## PROBLEM
The data below is to be returned in full and exactly.

■ ■ ■ ■ ■

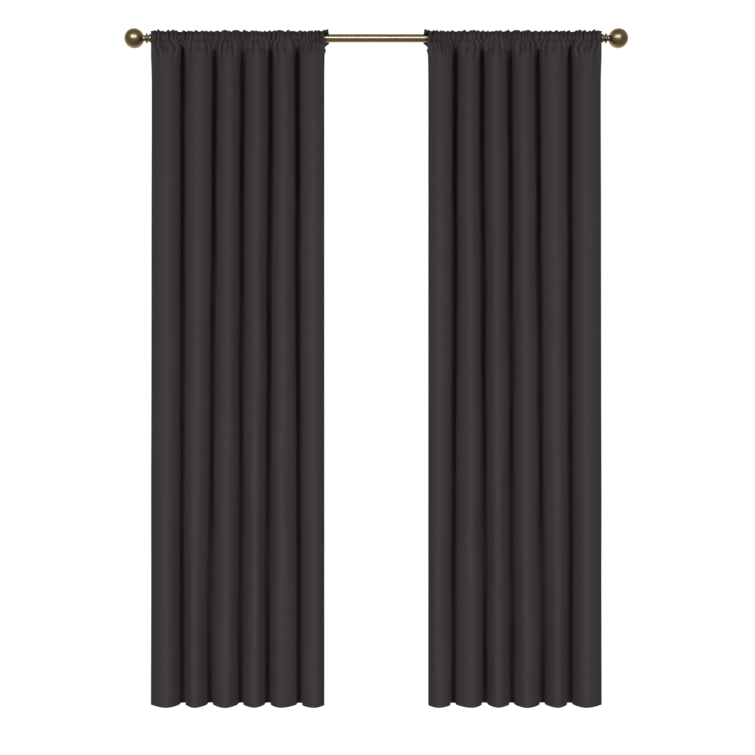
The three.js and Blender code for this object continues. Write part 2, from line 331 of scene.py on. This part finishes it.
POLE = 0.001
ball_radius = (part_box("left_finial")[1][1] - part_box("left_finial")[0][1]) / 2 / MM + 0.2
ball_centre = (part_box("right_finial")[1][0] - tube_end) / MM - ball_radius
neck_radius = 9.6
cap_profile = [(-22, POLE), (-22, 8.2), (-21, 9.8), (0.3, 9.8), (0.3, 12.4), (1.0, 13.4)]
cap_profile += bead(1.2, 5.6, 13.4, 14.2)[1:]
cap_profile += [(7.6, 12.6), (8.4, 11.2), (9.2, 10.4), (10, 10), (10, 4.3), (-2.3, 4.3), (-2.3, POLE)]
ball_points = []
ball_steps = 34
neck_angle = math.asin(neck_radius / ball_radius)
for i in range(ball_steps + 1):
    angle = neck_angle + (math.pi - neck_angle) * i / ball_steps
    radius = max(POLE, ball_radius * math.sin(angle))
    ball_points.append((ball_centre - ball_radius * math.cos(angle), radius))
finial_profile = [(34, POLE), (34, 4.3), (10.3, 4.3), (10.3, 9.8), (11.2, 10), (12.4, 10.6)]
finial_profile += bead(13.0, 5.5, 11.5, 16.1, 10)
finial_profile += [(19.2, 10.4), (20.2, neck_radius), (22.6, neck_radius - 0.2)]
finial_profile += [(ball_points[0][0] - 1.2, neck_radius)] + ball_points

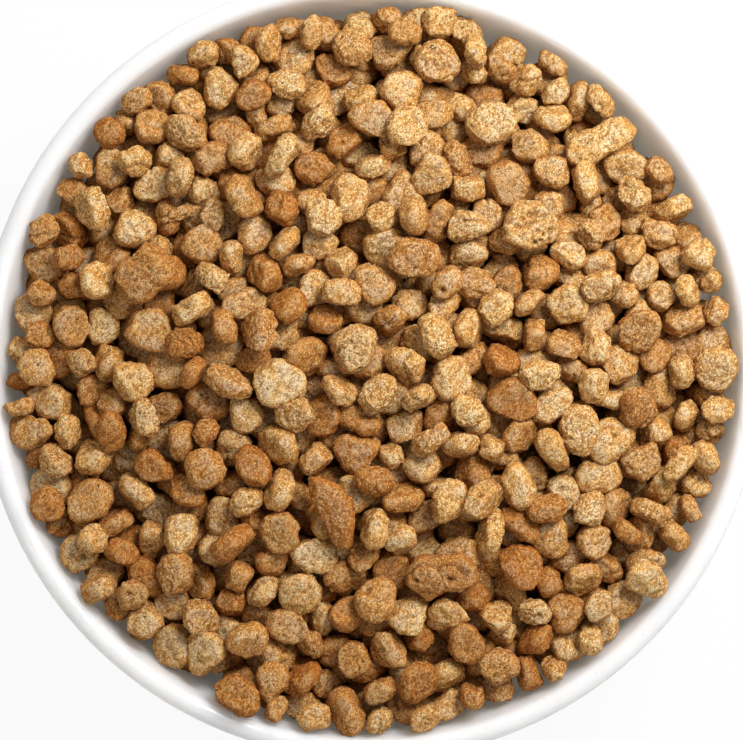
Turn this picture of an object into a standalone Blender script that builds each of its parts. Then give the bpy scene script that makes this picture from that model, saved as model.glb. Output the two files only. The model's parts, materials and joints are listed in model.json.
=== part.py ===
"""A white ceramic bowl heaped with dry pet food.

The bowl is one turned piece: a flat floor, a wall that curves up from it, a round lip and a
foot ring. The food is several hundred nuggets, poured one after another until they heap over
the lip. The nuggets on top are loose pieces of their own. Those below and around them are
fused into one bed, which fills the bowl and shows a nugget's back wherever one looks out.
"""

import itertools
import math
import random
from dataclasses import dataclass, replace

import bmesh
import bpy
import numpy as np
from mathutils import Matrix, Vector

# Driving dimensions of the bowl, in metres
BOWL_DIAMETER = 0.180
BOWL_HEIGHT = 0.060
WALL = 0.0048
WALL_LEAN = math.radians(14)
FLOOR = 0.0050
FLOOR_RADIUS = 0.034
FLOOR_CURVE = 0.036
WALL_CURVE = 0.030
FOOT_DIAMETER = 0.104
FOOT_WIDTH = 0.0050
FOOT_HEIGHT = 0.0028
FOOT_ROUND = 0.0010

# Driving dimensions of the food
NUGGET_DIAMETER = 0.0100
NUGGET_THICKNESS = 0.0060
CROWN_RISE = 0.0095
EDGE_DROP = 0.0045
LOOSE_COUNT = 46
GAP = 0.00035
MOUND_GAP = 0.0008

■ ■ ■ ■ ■

## RESULT OF THE EXERCISE
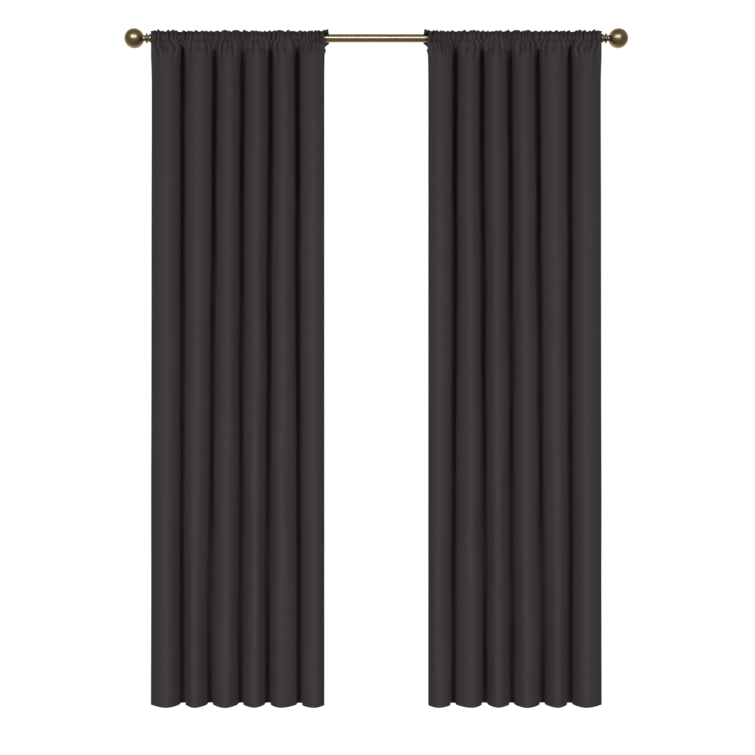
The three.js and Blender code for this object continues. Write part 2, from line 331 of scene.py on. This part finishes it.
POLE = 0.001
ball_radius = (part_box("left_finial")[1][1] - part_box("left_finial")[0][1]) / 2 / MM + 0.2
ball_centre = (part_box("right_finial")[1][0] - tube_end) / MM - ball_radius
neck_radius = 9.6
cap_profile = [(-22, POLE), (-22, 8.2), (-21, 9.8), (0.3, 9.8), (0.3, 12.4), (1.0, 13.4)]
cap_profile += bead(1.2, 5.6, 13.4, 14.2)[1:]
cap_profile += [(7.6, 12.6), (8.4, 11.2), (9.2, 10.4), (10, 10), (10, 4.3), (-2.3, 4.3), (-2.3, POLE)]
ball_points = []
ball_steps = 34
neck_angle = math.asin(neck_radius / ball_radius)
for i in range(ball_steps + 1):
    angle = neck_angle + (math.pi - neck_angle) * i / ball_steps
    radius = max(POLE, ball_radius * math.sin(angle))
    ball_points.append((ball_centre - ball_radius * math.cos(angle), radius))
finial_profile = [(34, POLE), (34, 4.3), (10.3, 4.3), (10.3, 9.8), (11.2, 10), (12.4, 10.6)]
finial_profile += bead(13.0, 5.5, 11.5, 16.1, 10)
finial_profile += [(19.2, 10.4), (20.2, neck_radius), (22.6, neck_radius - 0.2)]
finial_profile += [(ball_points[0][0] - 1.2, neck_radius)] + ball_points

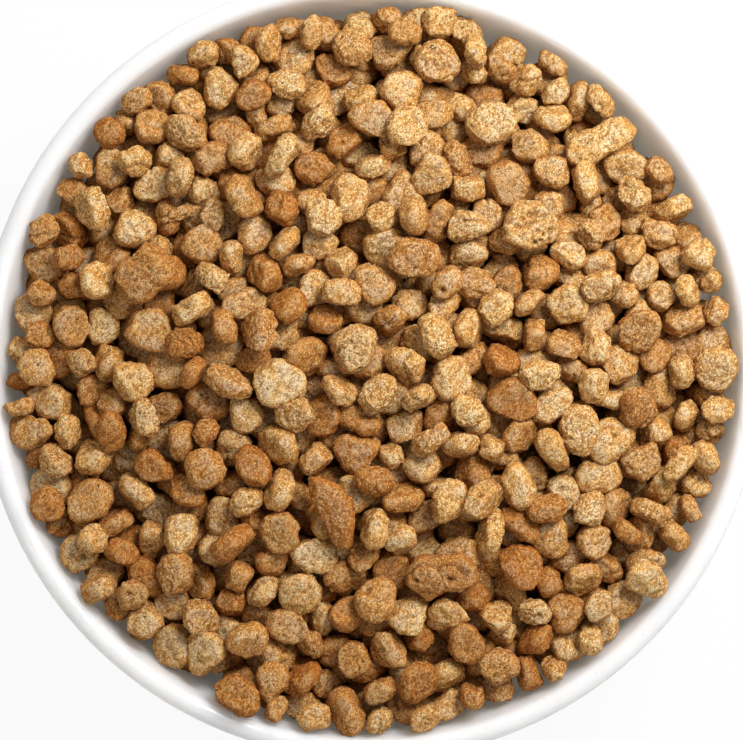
Turn this picture of an object into a standalone Blender script that builds each of its parts. Then give the bpy scene script that makes this picture from that model, saved as model.glb. Output the two files only. The model's parts, materials and joints are listed in model.json.
=== part.py ===
"""A white ceramic bowl heaped with dry pet food.

The bowl is one turned piece: a flat floor, a wall that curves up from it, a round lip and a
foot ring. The food is several hundred nuggets, poured one after another until they heap over
the lip. The nuggets on top are loose pieces of their own. Those below and around them are
fused into one bed, which fills the bowl and shows a nugget's back wherever one looks out.
"""

import itertools
import math
import random
from dataclasses import dataclass, replace

import bmesh
import bpy
import numpy as np
from mathutils import Matrix, Vector

# Driving dimensions of the bowl, in metres
BOWL_DIAMETER = 0.180
BOWL_HEIGHT = 0.060
WALL = 0.0048
WALL_LEAN = math.radians(14)
FLOOR = 0.0050
FLOOR_RADIUS = 0.034
FLOOR_CURVE = 0.036
WALL_CURVE = 0.030
FOOT_DIAMETER = 0.104
FOOT_WIDTH = 0.0050
FOOT_HEIGHT = 0.0028
FOOT_ROUND = 0.0010

# Driving dimensions of the food
NUGGET_DIAMETER = 0.0100
NUGGET_THICKNESS = 0.0060
CROWN_RISE = 0.0095
EDGE_DROP = 0.0045
LOOSE_COUNT = 46
GAP = 0.00035
MOUND_GAP = 0.0008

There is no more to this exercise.